Fertility rates in the developed world are well below replacement levels. If the population in the developed world shrinks, that does not automatically help the world’s orphans, and arguably deprives the world of the children best equipped to solve the world’s problems.
“Slavery used to be legal; if you wanted to own one you could. If you thought it was a bad thing, you didn’t. What is legal isn’t necessarily right. Abortion kills a child.”
Slavery involved a sentient person, against his or her will. Abortion involves not a sentient person. Lots of things are legal that aren’t “right.” Divorce, for example. But like abortion, we leave it up to the adults involved, not the children, or the pre-children.
@Sean Abortion does kill a sentient person! I suppose if an old person has Alzheimer’s and no longer thinking properly, we should kill them? It is certainly against the will of the child to be aborted.
Tell me why divorce isn’t right? Do you think a woman should be forced to stay married to a man who has sex with other women? Do you think a man should be forced to stay married to a woman who has sex with other men? Do you think a woman should be forced to stay married to a man who beats the hell out of her?

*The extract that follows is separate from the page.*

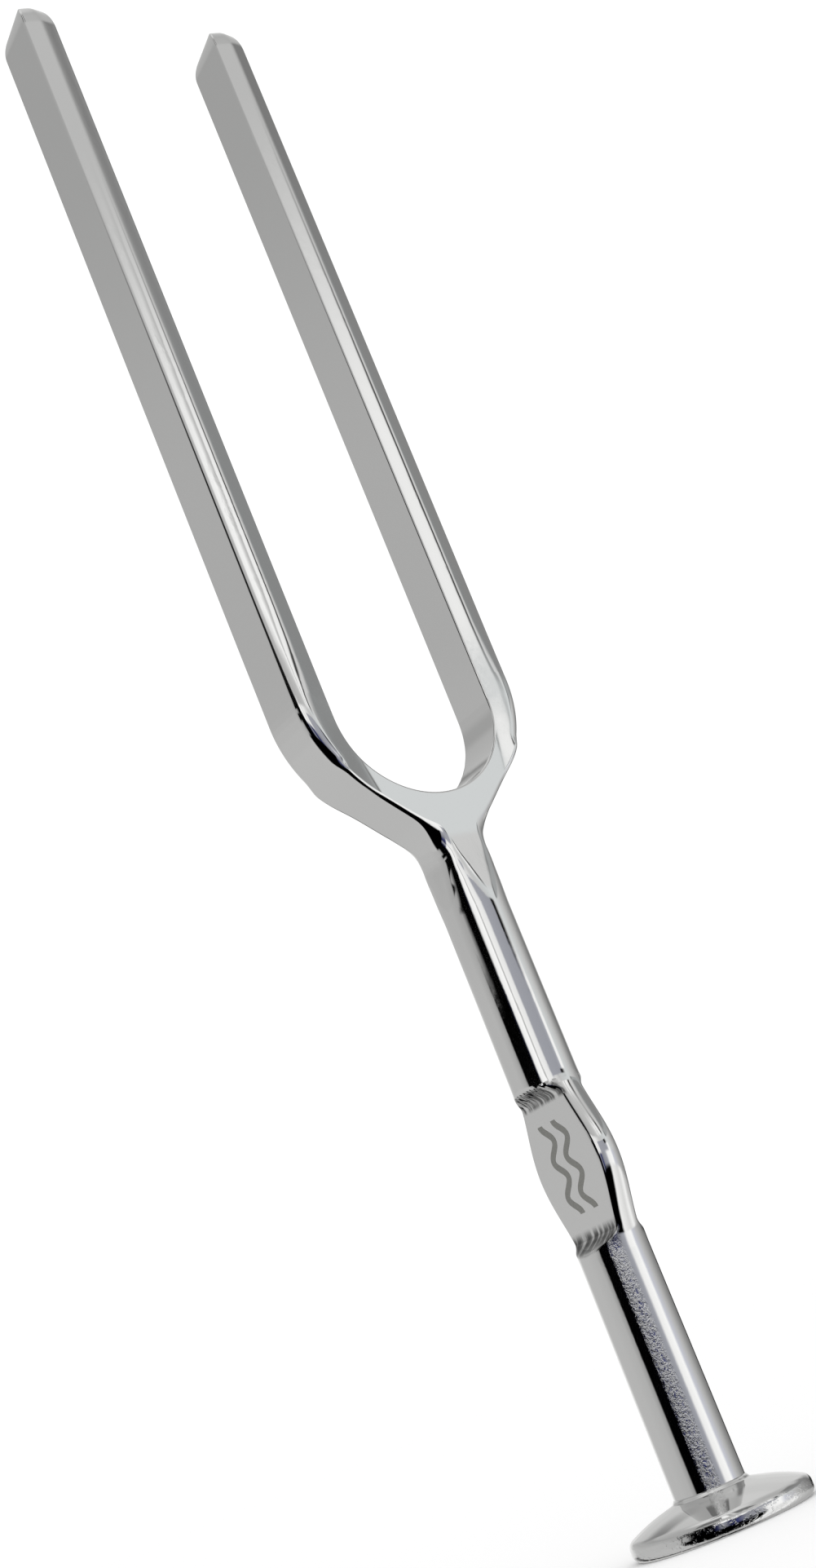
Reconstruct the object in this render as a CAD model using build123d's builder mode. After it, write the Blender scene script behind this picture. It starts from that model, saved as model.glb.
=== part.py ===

Abortion isn’t just about the adult – it’s about the child who is being killed.
The unborn and those with reduced mental capacity still should have some basic human rights. But it goes beyond that. Trees have no rights that will stand up in court. The environment has no rights that will stand up in court. But to destroy the environment is wrong and certain environmental protections are rightly given the force of law as well as of culture and tradition. If we view everything through a narrow lens of individual legal rights as defined by the courts, we can still engineer great wrongs. It might be helpful to think of the world as one connected whole. No man is an island. The unborn are part of the world. We destroy them and tear the fabric of creation at a cost to all of society.
So if you’re unconscious, it’s OK to do whatever we want to you? If a young woman drinks herself into a stupor, does that make date-rape OK? Would it be alright for hospitals to raise badly needed funds by quickly selling off the organs of anyone who has the misfortune to enter a coma? How about by offering pervs the opportunity to take a turn with a young woman in a persistently vegetative state – for an adequate ‘donation’ to the hospital, of course? Where do you draw the line, Sean?